Op 11 augustus 2020 heeft de voorzieningenrechter van de Rechtbank Zeeland-West-Brabant uitspraak gedaan in een zaak waarin verzoeker, wonende te [woonplaats], een voorlopige voorziening heeft verzocht tegen een besluit van de minister van Onderwijs, Cultuur en Wetenschap. Dit besluit, genomen op 28 mei 2020, betrof de wijziging van de studiefinanciering van verzoeker. De voorzieningenrechter heeft op basis van artikel 8:83 van de Algemene wet bestuursrecht (Awb) besloten om geen zitting te houden, omdat de spoedeisendheid van het verzoek niet voldoende was onderbouwd.
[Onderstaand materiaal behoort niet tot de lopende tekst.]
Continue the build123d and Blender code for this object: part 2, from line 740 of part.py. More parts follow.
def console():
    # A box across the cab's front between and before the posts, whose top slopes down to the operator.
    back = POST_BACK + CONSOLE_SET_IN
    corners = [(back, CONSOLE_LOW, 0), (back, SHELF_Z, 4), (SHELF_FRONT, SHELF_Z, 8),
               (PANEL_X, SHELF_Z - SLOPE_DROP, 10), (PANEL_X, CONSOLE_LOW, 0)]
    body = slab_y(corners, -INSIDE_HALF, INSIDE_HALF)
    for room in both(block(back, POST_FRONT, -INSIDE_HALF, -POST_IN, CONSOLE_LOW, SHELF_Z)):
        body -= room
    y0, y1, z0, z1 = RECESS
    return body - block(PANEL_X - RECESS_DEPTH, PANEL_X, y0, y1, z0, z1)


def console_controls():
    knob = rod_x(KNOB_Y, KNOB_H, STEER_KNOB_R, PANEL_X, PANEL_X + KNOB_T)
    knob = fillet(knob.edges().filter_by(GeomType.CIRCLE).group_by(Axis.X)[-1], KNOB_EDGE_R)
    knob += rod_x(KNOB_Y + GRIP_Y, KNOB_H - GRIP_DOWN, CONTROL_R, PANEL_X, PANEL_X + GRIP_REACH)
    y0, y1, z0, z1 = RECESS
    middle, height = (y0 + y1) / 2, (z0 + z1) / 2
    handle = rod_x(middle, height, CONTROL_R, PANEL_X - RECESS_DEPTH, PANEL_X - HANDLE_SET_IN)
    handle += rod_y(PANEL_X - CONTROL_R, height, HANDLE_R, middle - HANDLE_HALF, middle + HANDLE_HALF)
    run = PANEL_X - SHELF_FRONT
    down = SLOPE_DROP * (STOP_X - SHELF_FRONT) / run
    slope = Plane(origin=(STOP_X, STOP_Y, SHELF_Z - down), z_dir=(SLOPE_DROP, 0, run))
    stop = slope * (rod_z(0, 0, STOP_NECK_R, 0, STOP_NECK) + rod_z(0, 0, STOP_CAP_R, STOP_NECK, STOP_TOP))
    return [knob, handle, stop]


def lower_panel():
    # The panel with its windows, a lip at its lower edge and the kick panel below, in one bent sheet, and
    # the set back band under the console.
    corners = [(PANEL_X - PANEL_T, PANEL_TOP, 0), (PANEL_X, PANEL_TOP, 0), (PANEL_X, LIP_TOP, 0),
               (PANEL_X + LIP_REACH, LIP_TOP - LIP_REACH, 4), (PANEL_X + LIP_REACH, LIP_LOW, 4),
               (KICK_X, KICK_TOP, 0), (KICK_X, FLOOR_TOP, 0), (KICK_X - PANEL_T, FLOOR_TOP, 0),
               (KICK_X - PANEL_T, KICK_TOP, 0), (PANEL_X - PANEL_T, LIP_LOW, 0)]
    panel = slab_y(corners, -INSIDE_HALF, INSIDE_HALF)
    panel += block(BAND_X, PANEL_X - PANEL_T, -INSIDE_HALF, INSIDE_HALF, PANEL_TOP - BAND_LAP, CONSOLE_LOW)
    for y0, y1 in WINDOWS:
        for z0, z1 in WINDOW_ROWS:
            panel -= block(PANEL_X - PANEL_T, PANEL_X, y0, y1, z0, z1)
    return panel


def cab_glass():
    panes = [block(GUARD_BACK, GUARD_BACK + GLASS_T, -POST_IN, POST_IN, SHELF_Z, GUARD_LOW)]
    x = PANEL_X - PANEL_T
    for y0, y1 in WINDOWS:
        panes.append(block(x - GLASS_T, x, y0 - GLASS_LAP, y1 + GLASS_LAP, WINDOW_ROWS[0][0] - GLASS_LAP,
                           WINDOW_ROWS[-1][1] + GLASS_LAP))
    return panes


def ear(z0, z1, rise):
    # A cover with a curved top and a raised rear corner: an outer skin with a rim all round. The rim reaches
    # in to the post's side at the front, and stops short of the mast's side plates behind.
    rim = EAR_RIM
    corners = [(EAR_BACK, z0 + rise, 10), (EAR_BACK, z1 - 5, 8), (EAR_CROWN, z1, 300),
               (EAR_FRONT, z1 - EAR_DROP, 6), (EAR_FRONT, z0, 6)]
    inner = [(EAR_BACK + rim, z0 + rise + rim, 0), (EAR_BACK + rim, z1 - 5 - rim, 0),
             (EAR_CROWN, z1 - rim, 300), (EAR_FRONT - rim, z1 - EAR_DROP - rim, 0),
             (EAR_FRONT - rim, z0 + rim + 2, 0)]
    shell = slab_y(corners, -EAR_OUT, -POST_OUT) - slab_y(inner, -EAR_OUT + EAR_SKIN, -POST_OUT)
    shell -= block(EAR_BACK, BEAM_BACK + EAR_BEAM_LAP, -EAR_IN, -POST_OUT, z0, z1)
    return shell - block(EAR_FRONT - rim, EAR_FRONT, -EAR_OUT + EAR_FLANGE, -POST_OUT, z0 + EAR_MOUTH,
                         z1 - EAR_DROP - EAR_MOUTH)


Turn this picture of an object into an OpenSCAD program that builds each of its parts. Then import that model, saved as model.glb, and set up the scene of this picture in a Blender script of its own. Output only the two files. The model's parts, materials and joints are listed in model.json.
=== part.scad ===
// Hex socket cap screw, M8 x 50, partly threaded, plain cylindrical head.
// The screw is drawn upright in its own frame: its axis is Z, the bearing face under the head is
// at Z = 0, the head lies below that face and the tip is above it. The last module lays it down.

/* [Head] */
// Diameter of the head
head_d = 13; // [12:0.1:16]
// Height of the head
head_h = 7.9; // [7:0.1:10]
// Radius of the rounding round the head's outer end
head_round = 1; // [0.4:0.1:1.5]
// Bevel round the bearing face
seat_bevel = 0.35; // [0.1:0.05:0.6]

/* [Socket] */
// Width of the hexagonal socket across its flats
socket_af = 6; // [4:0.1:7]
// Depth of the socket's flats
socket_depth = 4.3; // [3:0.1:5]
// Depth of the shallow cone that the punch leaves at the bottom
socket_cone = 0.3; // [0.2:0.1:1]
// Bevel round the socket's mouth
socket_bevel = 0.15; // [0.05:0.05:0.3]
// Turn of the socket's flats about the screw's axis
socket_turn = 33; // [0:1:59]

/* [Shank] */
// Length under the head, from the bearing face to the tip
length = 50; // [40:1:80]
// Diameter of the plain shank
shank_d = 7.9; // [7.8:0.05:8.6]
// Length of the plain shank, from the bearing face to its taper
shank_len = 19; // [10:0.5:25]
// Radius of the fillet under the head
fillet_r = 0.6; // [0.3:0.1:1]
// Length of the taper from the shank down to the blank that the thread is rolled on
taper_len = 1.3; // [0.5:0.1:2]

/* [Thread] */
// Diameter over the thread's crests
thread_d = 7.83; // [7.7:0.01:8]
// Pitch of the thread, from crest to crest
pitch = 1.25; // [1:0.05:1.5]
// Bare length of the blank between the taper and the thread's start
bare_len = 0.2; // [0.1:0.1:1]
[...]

Verzoeker heeft in zijn verzoek aangegeven dat hij na aftrek van de verschuldigde bedragen door DUO nog een bedrag van € 262,59 ontvangt, naast een zorgtoeslag van € 104,--, wat zijn totale inkomsten op € 366,59 brengt. Hij heeft echter niet aangetoond dat hij in een financiële noodsituatie verkeert die het noodzakelijk maakt om de uitkomst van de bezwaarprocedure niet af te wachten. De voorzieningenrechter heeft vastgesteld dat de vaste lasten van verzoeker € 201,37 bedragen en dat de overige kosten variabel zijn. De voorzieningenrechter concludeert dat er onvoldoende bewijs is dat verzoeker in een situatie verkeert die onmiddellijke actie vereist.
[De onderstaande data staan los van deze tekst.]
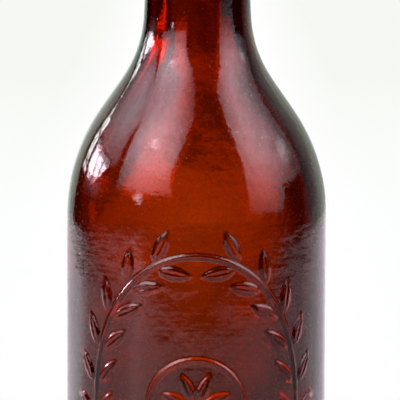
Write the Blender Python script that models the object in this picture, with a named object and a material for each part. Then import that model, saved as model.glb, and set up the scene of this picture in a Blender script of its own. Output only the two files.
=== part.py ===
"""A blob-top bottle of mould-blown glass, with the swing-lever wire closure of such bottles.

Metres, +Z up. The bottle stands on z = 0, round the Z axis, with its decorated front towards -Y. The
closure turns on a pivot along X, close under the blob, and its lever lies round the back of the neck.
"""

import math

import bmesh
import bpy
from mathutils import Vector

MM = 0.001

# Glass: the blown body, from its base to the end of its neck
BODY_RADIUS = 31.75 * MM
BODY_HEIGHT = 90.3 * MM
WALL = 3.6 * MM
SHOULDER_ARC = 44.6 * MM
SHOULDER_CONE = 9.0 * MM
NECK_ARC = 29.0 * MM
NECK_RADIUS = 13.0 * MM
NECK_TAPER = math.radians(2.2)
NECK_LENGTH = 31.5 * MM
BORE_RADIUS = 8.0 * MM
HEEL_ARC = 5.0 * MM
INNER_HEEL_ARC = 8.0 * MM
BEARING_WIDTH = 4.5 * MM
BEARING_EDGE = 1.2 * MM
KICKUP_DEPTH = 7.0 * MM
BASE_THICKNESS = 6.0 * MM

# Glass: the separately applied lip
LIP_RADIUS = 16.5 * MM
LIP_TOP_RADIUS = 15.7 * MM
LIP_HEIGHT = 18.5 * MM
LIP_TOP_ARC = 7.6 * MM
LIP_LOW_ARC = 6.5 * MM
LIP_LAND = 1.0 * MM
LIP_GRIP = 11.0 * MM
MOUTH_ARC = 1.5 * MM

# The wreath raised on the front of the body and the rosette in it, measured on the unrolled wall
WREATH_HALF_WIDTH = 27.0 * MM
WREATH_MARGIN = 6.6 * MM
LEAF_PAIRS = 11
FIRST_LEAF = 2.0 * MM
LAST_LEAF = 10.0 * MM
LEAF_LENGTH = 8.4 * MM
LEAF_HALF_WIDTH = 1.85 * MM
LEAF_LEAN = math.radians(37.0)
LEAF_CLEARANCE = 1.2 * MM
RIDGE_HALF_WIDTH = 0.75 * MM
OVAL_STEPS = 36
PETALS = 8
PETAL_LENGTH = 7.4 * MM
PETAL_HALF_WIDTH = 1.55 * MM
ROSETTE_HEART = 1.9 * MM
ROSETTE_RING = 11.5 * MM
RING_STEPS = 20
RELIEF_HEIGHT = 0.5 * MM
RELIEF_ROOT = 0.16 * MM

# Closure: wires and the play between pieces that touch
PLAY = 0.3 * MM
NECK_WIRE = 0.9 * MM
LEVER_WIRE = 1.0 * MM
BAIL_WIRE = 1.0 * MM
UNDER_LIP_GAP = 0.6 * MM
EYE_RETURN = math.radians(42.0)
TAIL_STEM = 1.6 * MM
TAIL_BEND = 3.2 * MM
TAIL_DROP = 6.0 * MM
TAIL_PITCH = 9.0 * MM

# Closure: the lever's crank, which passes its dead centre by CRANK_REST, and its thumb loop
CRANK = 7.0 * MM
CRANK_REST = math.radians(-12.0)
LEVER_REACH = 28.0 * MM
LEVER_REST = math.radians(40.0)
LOOP_DEPTH = 12.0 * MM

# Closure: the bail
BAIL_FOOT = 8.0 * MM
BAIL_TOP_HALF_WIDTH = 14.0 * MM
BAIL_BEND = 4.0 * MM

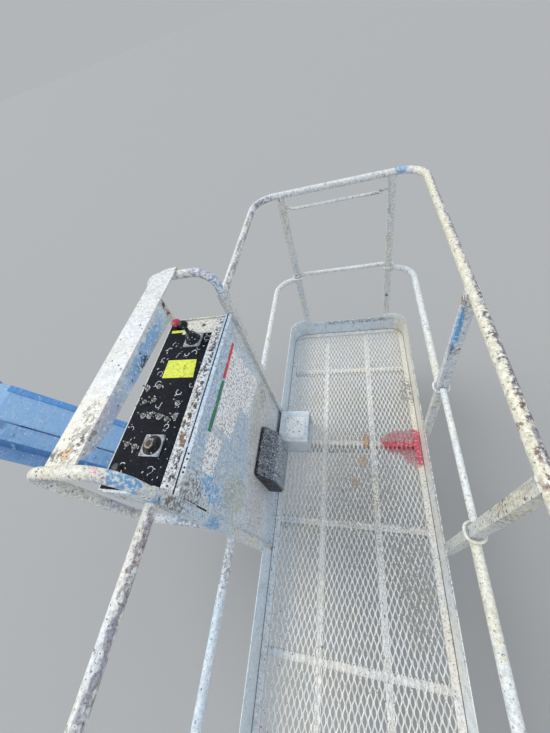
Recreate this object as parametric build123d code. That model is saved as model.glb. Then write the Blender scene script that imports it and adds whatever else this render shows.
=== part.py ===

Daarom heeft de voorzieningenrechter het verzoek om een voorlopige voorziening afgewezen, met de overweging dat de procedure voor voorlopige voorzieningen bedoeld is om in afwachting van de uitkomst van een bezwaar- of beroepsprocedure een voorlopige maatregel te treffen. De voorzieningenrechter heeft geen proceskostenveroordeling opgelegd, omdat er geen reden voor was. De uitspraak is openbaar gemaakt en er is geen (hoger) beroep mogelijk tegen deze beslissing.